ECRI Institute has received a $2.4 million grant from the Gordon and Betty Moore Foundation to provide the healthcare community with free access to clinical practice guidelines. With this grant, the ECRI Guidelines Trust, a repository of evidence-based guideline briefs and scorecards, is available to the public at no cost.
Since its launch in November, more than 4,000 clinicians, medical librarians, and academic researchers from 60 countries around the world have registered for free public access, ECRI officials say. Further, ECRI already has more than 700 guidelines represented on the site through collaboration with developers whose guidelines meet ECRI’s inclusion criteria.
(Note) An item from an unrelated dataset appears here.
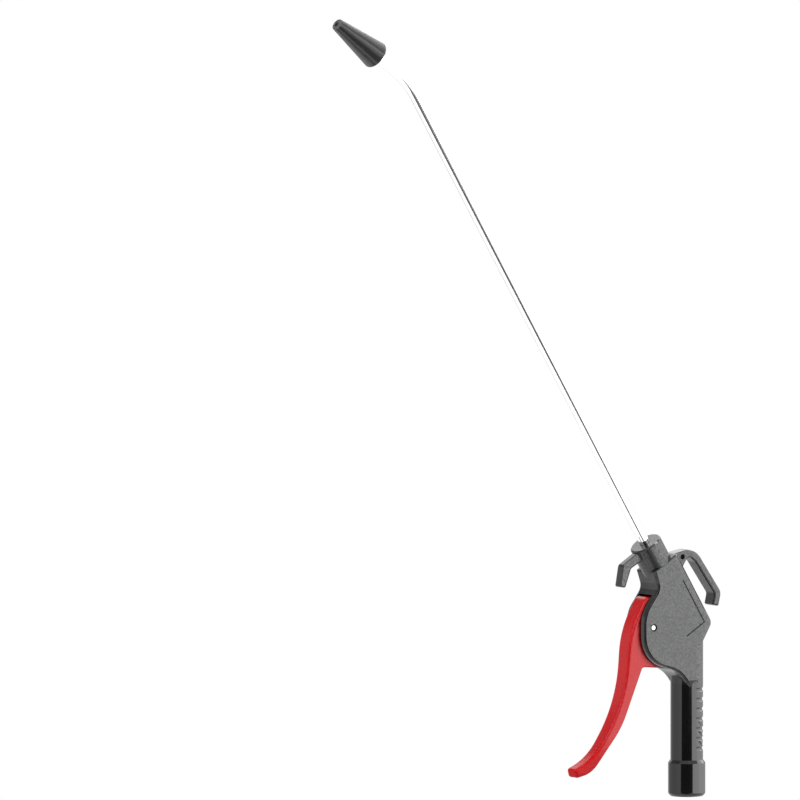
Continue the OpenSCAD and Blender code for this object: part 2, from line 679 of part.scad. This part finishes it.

The Guidelines Trust currently contains expertly vetted briefs, Trust Scorecards, and links to full-text guidelines.
“To help providers apply high standards of clinical excellence, we designed our Trust Scorecards with a five-star rating system that makes it easy to see how the guidelines comply with Institute of Medicine standards,” says Karen M. Schoelles, MD, SM, FACP, vice president for clinical excellence and safety at ECRI Institute. “This goes beyond the rigor and transparency that we had provided in the National Guideline Clearinghouse.”
Guidelines from nearly 60 developers, medical specialty societies, and other healthcare organizations are already included at the site, which will continue to grow. Moreover, ECRI’s conflict-of-interest policies ensure evaluations are unbiased, fact-based, and free from industry influence.
“We are pleased that our funding enables ECRI Institute to not only provide open access to this crucial patient care guidance, but enables them to continuously innovate,” says Diane Schweitzer, acting chief program officer, Gordon and Betty Moore Foundation. “ECRI Institute is respected around the world for their work in improving the safety and quality of patient care and is highly qualified to lead this initiative.”
ECRI Institute developed the Guidelines Trust after funding cuts forced the shutdown of the National Guideline Clearinghouse, which ECRI Institute developed and maintained for 20 years.